The statement made by Anne-Marie Trevelyan, the Secretary of State for International Trade, in the House of Commons on 23 May 2022.
On Friday 20 May 2022, the Department for International Trade launched negotiations for an enhanced and upgraded free trade agreement with Mexico, with the first round of negotiations to be held in Mexico City in July.
The Department is publishing a comprehensive set of documents setting out the UK’s strategic approach for negotiations between the UK and Mexico. In line with our commitments to scrutiny and transparency, these documents have been published and placed in the House Libraries. The UK’s negotiating objectives for the upgraded agreement, published today, were informed by our Call for Input, which requested views from consumers, businesses, and other interested stakeholders across the UK on their priorities for enhancing our existing trading relationship with Mexico.
These negotiations follow our signing of the UK-Mexico Trade Continuity Agreement on 15 December 2020, which committed both parties to commence negotiations on a new, comprehensive and bespoke agreement by 1 June 2022.
An enhanced and comprehensive agreement with Mexico is a key part of the UK’s strategy to secure advanced modern agreements with new international partners, and upgrade existing continuity agreements in order to better suit the UK economy. Through these enhanced trade partnerships we can deliver economic growth to all the nations and regions of the UK and create new opportunities for UK business.
Mexico is an important trading partner for the UK, with trade worth £4.2 billion in 2021 despite the disruptions of the coronavirus pandemic to global trade. Mexico is one of the world’s largest democracies and the 16th biggest global economy. Its population is almost double the size of the UK’s and is projected to reach 146 million people by 2035. Its demand for global imports is forecast to grow by 35% in real terms between 2019 and 2035 as its economy expands. The current agreement ensured reduced duties on UK exports in key industries such transportation, chemicals, and machinery manufacturing. These already popular products could face further demand in a growing Mexican market.
Our existing agreement removes tariffs on the majority of goods we trade. However, the agreement is outdated and not designed for a digital age, containing limited provisions on services, which employs 82% of the UK workforce. In these negotiations we will be advancing an upgraded trade partnership with cutting-edge services and digital provisions tailored to our unique strengths as the world’s second-largest services exporter and a leader on digital trade. An upgraded trade agreement with enhanced provisions can support UK trade across sectors of UK strength, including financial, creative, digital and technology services.
Forging stronger trade links with Mexico will also support the UK’s accession to the comprehensive and progressive agreement for trans-pacific partnership, a free trade area with a collective GDP of £9 trillion in 2021, of which Mexico is an influential member.

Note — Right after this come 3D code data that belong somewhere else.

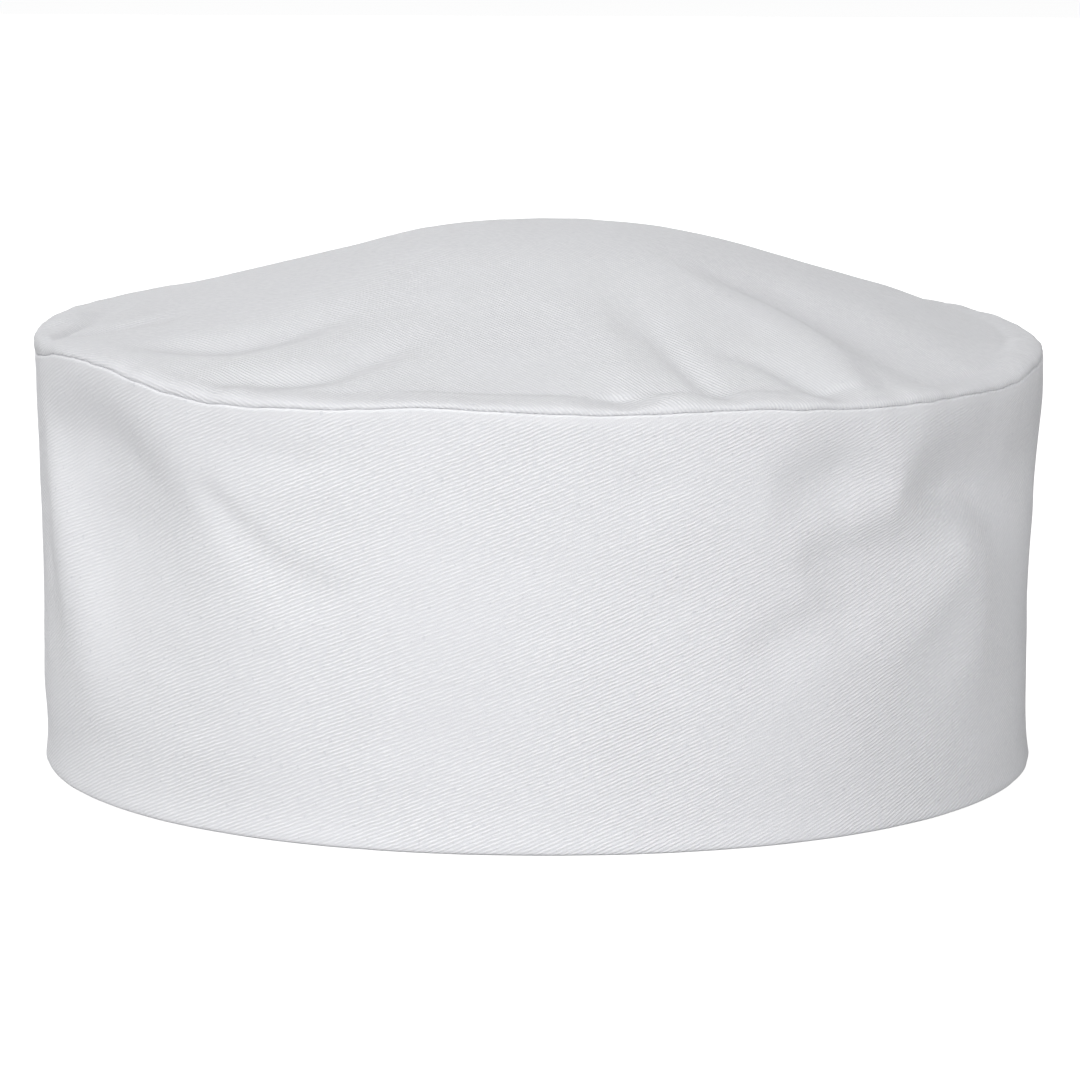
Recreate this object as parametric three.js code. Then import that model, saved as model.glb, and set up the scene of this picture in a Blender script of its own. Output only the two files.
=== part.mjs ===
import * as THREE from 'three';

// Chef skull cap in white cotton twill: an upright band of folded cloth round the head, closed by a round
// crown panel that tents up over its middle. It stands open side down, as it rests on a table.
// Millimetres, +Z up, the floor at z = 0. The front faces -Y, so left is -X and right is +X.
// An azimuth runs anticlockwise seen from above: 0 right, 90 back, 180 left, -90 front.

// Driving dimensions
const HEM_WIDTH = 191;
const HEM_DEPTH = 182;
const BAND_HEIGHT = 80;
const CROWN_RISE = 22.7;
const APEX_OFFSET = 2.5;
const BAND_WALL = 1.6;
const CROWN_WALL = 1.0;
const SEAM_ALLOWANCE = 9;
const RIM_PUFF = 4.2;

// Layers of cloth that lie against each other keep this much air between them.
const LAYER_GAP = 0.3;

// The share of the band's wall that its hem rests on, as a flat foot under the fold.
const HEM_FOOT = 0.5;

// The plan is a superellipse: 2 is an ellipse, and a little more fills out its corners.
const PLAN_POWER = 2.1;

// How sharply the crown's height follows the seam's own rise and fall: a power of the way out to the rim.
const RIM_FOLLOW = 12;

// Facets round the cap and over the band's rolled top edge, and where the rows of facets lie on the band's
// face, from hem to seam, and on the crown, from apex to rim.
const STEPS_ROUND = 90;
const STEPS_OVER_ROLL = 4;
const FACE_ROWS = [0.08, 0.18, 0.3, 0.42, 0.53, 0.63, 0.72, 0.8, 0.88, 0.94];
const BACK_ROWS = [0.63, 0.42, 0.18];
const CROWN_ROWS = [0.09, 0.18, 0.27, 0.36, 0.45, 0.55, 0.65, 0.75, 0.84, 0.92];

const TWILL = { color: 0xeef0f3, roughness: 0.92, metalness: 0 };

// The band's outer face against an upright wall on the hem, as shares of the band's height: out is positive.
const BAND_LEAN = [
  { up: 0.0, left: 0.006, front: 0, right: 0.005, back: 0 },
  { up: 0.07, left: 0.001, front: -0.003, right: -0.003, back: -0.003 },
  { up: 0.2, left: 0.006, front: 0.001, right: -0.006, back: 0.001 },
  { up: 0.4, left: 0.007, front: 0.005, right: -0.006, back: 0.004 },
  { up: 0.65, left: 0.009, front: 0.007, right: 0.003, back: 0.007 },
  { up: 0.85, left: 0.015, front: 0.01, right: 0.018, back: 0.01 },
  { up: 1.0, left: 0.018, front: 0.012, right: 0.021, back: 0.012 },
];

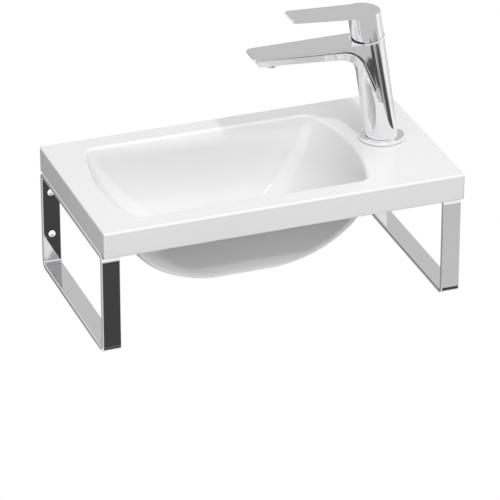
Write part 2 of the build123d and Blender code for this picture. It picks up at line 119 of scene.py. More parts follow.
SPOUT_TOP = 120.0
SPOUT_TIP_X = 0.6
SPOUT_TIP_HALF_WIDTH = 16.2
SPOUT_WIDENING = 1.0
SPOUT_CORNER = 7.0
# Lower edges: tip and knee as (x, height), radius of the knee, offset from the axis
SPOUT_SIDE = ((SPOUT_TIP_X, 118.9), (115.9, 112.6), 27.0, 3.0)
SPOUT_KEEL = ((9.0, 107.2), (119.6, 99.6), 26.0, 15.6)
KEEL_HALF_WIDTH = 7.5
KEEL_ROUND = 3.0
SPOUT_ROUND = 4.4
# The sides stand this far proud, for the plan to trim
SPOUT_MARGIN = 0.06
AERATOR_X = 24.0
AERATOR_RADIUS = 7.05
AERATOR_TOP = 110.6

CAP_FOOT = 122.8
CAP_BORE_RADIUS = 15.5
CAP_BORE_TOP = 146
LEVER_TOP = 153.2
LEVER_RISE = radians(3.2)
LEVER_LENGTH = 85.0
LEVER_ROOT_HALF_WIDTH = 15.9
LEVER_TIP_HALF_WIDTH = 13.8
LEVER_CORNER = 6.0
LEVER_THICKNESS = 4.6
LEVER_THINNING = 1.4
THINNING_START = 30.0
POST_RADIUS = 7.2
POST_FOOT = 137
PLUG_RADIUS = 3.0
PLUG_HEIGHT = 142


# Helpers


def link_mesh(name, bm):
    """Put a bmesh into an object of its own."""
    mesh = bpy.data.meshes.new(name)
    bm.to_mesh(mesh)
    bm.free()
    obj = bpy.data.objects.new(name, mesh)
    bpy.context.scene.collection.objects.link(obj)
    return obj


def finish_mesh(name, bm, smooth_angle=32.0):
    """Turn millimetres into metres and put the mesh into an object of its own."""
    bmesh.ops.remove_doubles(bm, verts=bm.verts, dist=0.002)
    bmesh.ops.recalc_face_normals(bm, faces=bm.faces)
    bmesh.ops.scale(bm, vec=(MM, MM, MM), verts=bm.verts)
    obj = link_mesh(name, bm)
    obj.data.shade_smooth()
    obj.data.set_sharp_from_angle(angle=radians(smooth_angle))
    return obj


def bake(obj):
    """Keep what an object's modifiers make of it as its own mesh."""
    graph = bpy.context.evaluated_depsgraph_get()
    made = bpy.data.meshes.new_from_object(obj.evaluated_get(graph))
    obj.modifiers.clear()
    obj.data = made
    return obj


def combine(obj, other, operation):
    """Cut another solid out of an object, or join it on, and drop the other."""
    step = obj.modifiers.new("shape", "BOOLEAN")
    step.operation = operation
    step.solver = "EXACT"
    step.object = other
    bake(obj)
    bpy.data.objects.remove(other)
    return obj


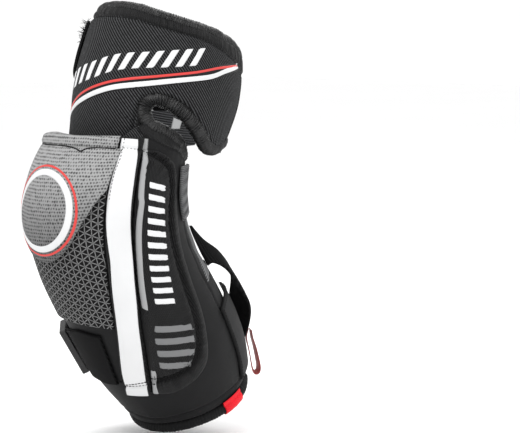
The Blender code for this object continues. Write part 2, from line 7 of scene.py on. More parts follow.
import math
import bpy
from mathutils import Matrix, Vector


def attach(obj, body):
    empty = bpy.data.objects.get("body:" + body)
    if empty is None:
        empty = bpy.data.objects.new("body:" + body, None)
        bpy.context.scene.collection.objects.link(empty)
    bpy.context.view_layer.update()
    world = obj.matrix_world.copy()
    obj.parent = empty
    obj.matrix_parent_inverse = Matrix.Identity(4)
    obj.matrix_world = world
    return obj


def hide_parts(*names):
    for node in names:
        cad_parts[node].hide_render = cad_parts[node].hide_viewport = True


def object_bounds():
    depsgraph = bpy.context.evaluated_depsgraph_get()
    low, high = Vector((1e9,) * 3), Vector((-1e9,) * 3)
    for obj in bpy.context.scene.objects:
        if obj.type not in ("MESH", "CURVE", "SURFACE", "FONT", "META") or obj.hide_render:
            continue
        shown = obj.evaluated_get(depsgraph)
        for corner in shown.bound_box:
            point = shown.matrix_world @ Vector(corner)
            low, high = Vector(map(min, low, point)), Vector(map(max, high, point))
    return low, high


bl_info = {
    "name": "Elbow pad",
    "version": (1, 0, 0),
    "blender": (4, 5, 0),
    "location": "3D View > Sidebar > Elbow pad",
    "description": "Makes the cloth, rolls, stitches and straps of an elbow pad",
    "category": "Object",
}

import bpy
import numpy as np
from mathutils import Vector, noise
from mathutils.bvhtree import BVHTree

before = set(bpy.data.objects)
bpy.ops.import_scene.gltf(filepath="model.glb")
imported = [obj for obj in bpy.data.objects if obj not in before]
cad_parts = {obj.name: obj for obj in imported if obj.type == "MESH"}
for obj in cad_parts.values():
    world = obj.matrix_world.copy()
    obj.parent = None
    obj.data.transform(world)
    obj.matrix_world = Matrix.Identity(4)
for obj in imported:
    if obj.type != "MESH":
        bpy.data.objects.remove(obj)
CAD_BOX = [[float(v) for v in corner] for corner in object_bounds()]
MM = 0.001
BODY = "root"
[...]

The Government are determined that any agreement must work for consumers, producers, investors, and businesses alike. We remain committed to upholding our high environmental, labour, public health, food safety and animal welfare standards, alongside protecting the National Health Service.
The Government will continue to update and engage with key stakeholders, including Parliament and the Devolved Administrations, throughout our negotiations with Mexico.